Assume a total of 10T tokens of data will be trained, with each produced dataset containing 1T tokens. The entire training process is completed in 10 epochs, requiring a total of 100,000 steps.

  • Step 1: Preset the total training steps to fix the learning rate curve for the entire training process

    lr_schedule:
      total_steps: 100000
    
  • Step 2: Set a sufficiently large epoch value to ensure all datasets can be trained

    runner_config:
      epochs: 15
    

    The learning rate curve for the entire training process is fixed, and the epoch value setting will not affect the learning rate. You can set a larger value to ensure that all 10 datasets are fully trained.

  • Step 3: After training 1 epoch of the dataset, replace the dataset and resume training.
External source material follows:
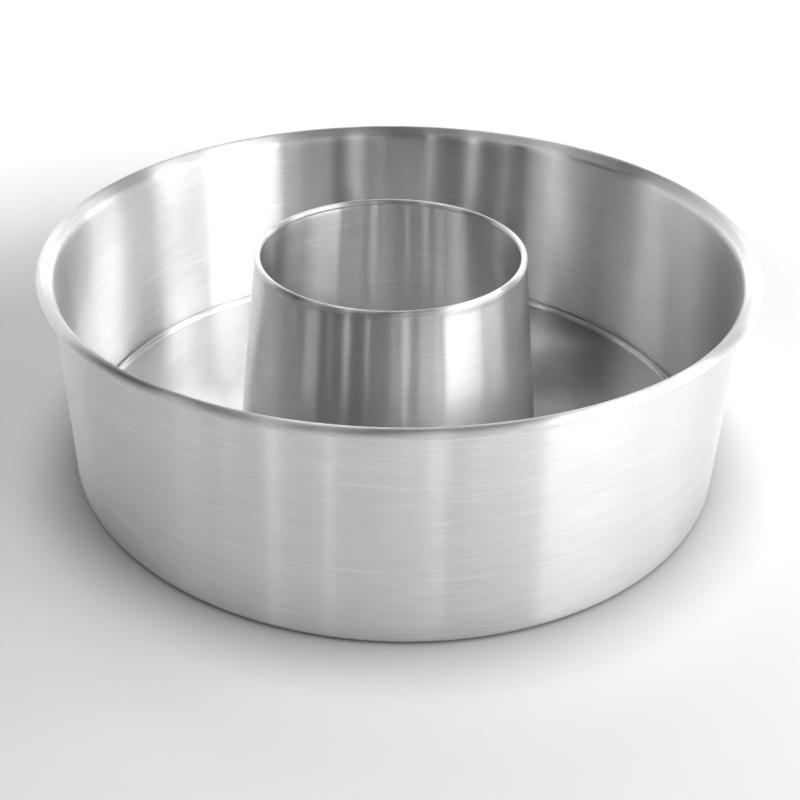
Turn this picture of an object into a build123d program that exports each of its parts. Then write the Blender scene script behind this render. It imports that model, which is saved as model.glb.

The following example resumes from the last fully saved weights; for other resumption methods, refer to Interrupted Training Resumption or Strategy Conversion Resumption.

    load_checkpoint: /path/to/checkpoint
    resume_training: True
    

    Due to inconsistent sample counts across datasets, the displayed epoch and step may change when resuming with a new dataset. However, the total number of training steps remains unchanged, which is a normal phenomenon.

Automatic Recovery Resumption

Overview: To facilitate automatic resumption of training by the platform without manual intervention, configure load_checkpoint to the save path of weight checkpoints. During the first training run, this directory is empty, and training will start normally with randomly initialized weights. For resumption, training will resume from the last fully saved weights in this directory.

load_checkpoint: /path/to/output/checkpoint
resume_training: True

Notes and Recommendations

  • Distributed resume training must enable data sinking mode by configuring sink_mode=True.

  • It is recommended to set the SHARED_PATHS environment variable to the path of the top-level shared directory. For example, if /data01 is the shared directory and the project directory is under it, configure export SHARED_PATHS=/data01.

  • It is recommended to save weights and strategy files of training tasks with different distributed strategies in separate folders.